La Ligue de hockey junior majeur du Québec n'a jamais eu la réputation d'être une pépinière de défenseurs pour la Ligue nationale. Lors des 15 derniers repêchages, seulement 13 arrières se sont trouvé des postes dans la LNH.

Toutefois, les chances sont bonnes qu'on assiste cette semaine à une première dans l'histoire du circuit Courteau et que l'on voie trois défenseurs de la LHJMQ être repêchés en première ronde. Huit fois a-t-on vu deux défenseurs de la LHJMQ être choisis au premier tour, mais jamais trois.

Cette année, Jérémy Roy, Thomas Chabot et Jakub Zboril sont tous perçus comme d'excellents candidats pour être réclamés parmi les 30 premiers.

S'agit-il d'une simple anomalie ou bien du début d'une tendance?

Selon Paul Boutilier, qui a veillé sur Chabot et Zboril à titre de responsable du développement des défenseurs chez les Sea Dogs de Saint John cette saison, la façon dont se joue le hockey au niveau de la LNH est appelée à favoriser de plus en plus le style qu'on voit traditionnellement dans la LHJMQ.

«À mesure que le jeu s'accélère, on constate que les défenseurs sont les seuls joueurs qui ont encore temps et espace à leur disposition», souligne l'ancien défenseur des Castors de Sherbrooke (puis des Islanders de New York), qui fut lui-même repêché au premier tour en 1981.

«Tout le monde se défend en inondant les alentours du filet, de sorte que ceux qui ont le plus de chances de faire un jeu, ce sont les défenseurs. S'ils ne peuvent pas pratiquer ce genre de jeu-là, leur équipe en sera pénalisée. Ce n'est plus comme autrefois quand plusieurs défenseurs dans chaque équipe n'avaient pas à se soucier d'aller travailler en zone adverse.»

Cette idée rejoint celle exprimée récemment à La Presse par Bob Hartley, l'entraîneur-chef des Flames de Calgary, qui expliquait pourquoi ses défenseurs s'impliquent autant à l'attaque.

«Marquer des buts n'a jamais été aussi difficile, disait Hartley. Il y a cinq gars sur la glace; si tu ne donnes le feu vert qu'à trois d'entre eux, tu en as deux qui seront plus ou moins impliqués.»

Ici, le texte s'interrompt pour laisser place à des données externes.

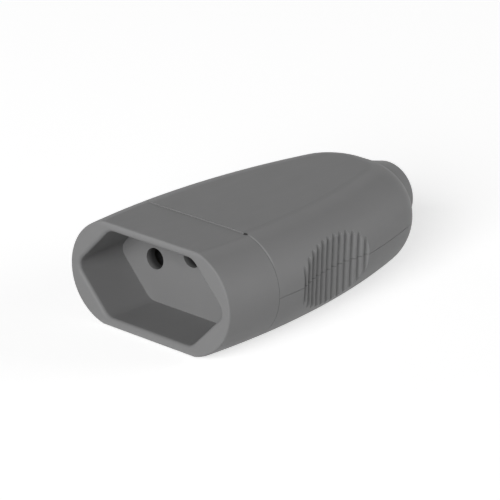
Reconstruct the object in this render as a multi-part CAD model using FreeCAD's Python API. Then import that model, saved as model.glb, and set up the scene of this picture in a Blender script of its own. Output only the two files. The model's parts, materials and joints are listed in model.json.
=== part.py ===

Neuf défenseurs répertoriés

Le Québec n'a peut-être pas généré son lot de défenseurs intimidants et dominants en défense au fil des ans. Mais à une époque où la relance de l'attaque est aussi valorisée, on en est peut-être venu à considérer les arrières de la LHJMQ autrement.

«Ça avait été une année difficile l'an dernier en termes de sélections, mais là, qu'on ait la chance de voir trois défenseurs de la LHJMQ repêchés en première ronde est assez spécial, surtout dans une ligue qui est reconnue comme une ligue offensive», fait valoir le commissaire Gilles Courteau.

«Mais je n'ai pas de problème avec l'identité offensive de notre ligue. Je crois qu'avec la nouvelle tangente que prend la LNH, il y aura toujours une bonne place pour les joueurs ayant des habiletés. On dit que la LHJMQ développe de petits joueurs, mais quand on regarde le travail qu'a fait Tyler Johnson en séries éliminatoires, c'est extraordinaire et ça va en faire réfléchir plusieurs.»

Au-delà des trois espoirs les plus susceptibles d'être choisis au premier tour, c'est la quantité de défenseurs répertoriés par la Centrale de recrutement qui suscite l'étonnement.

«Je suis surpris par le nombre de défenseurs qui sont classés par la Centrale, il y en a 9 parmi les 100 premiers patineurs», relève un recruteur d'une équipe de l'Ouest.

Il y a bien sûr Zboril, Chabot et Roy qui ont des chances de passer un beau vendredi, mais les défenseurs Guillaume Brisebois et Nicolas Meloche risquent de ne pas attendre trop longtemps, samedi, avant d'être repêchés.

«Brisebois était perçu comme un choix de première ronde potentiel avant cette année, mais il n'a pas eu la saison à laquelle on s'attendait, explique un dépisteur. Il faut dire qu'il était toujours sur la glace avec un mauvais club; il faut en tenir compte. Peut-être que s'il avait joué pour Sherbrooke ou pour Shawinigan, son développement aurait été plus rapide...»

Quant à Meloche, c'est un défenseur complet - à la fois offensif, défensif et robuste - dont la saison a été quelque peu minée par une blessure à une main qui l'a forcé à rater 24 matchs et à subir une opération.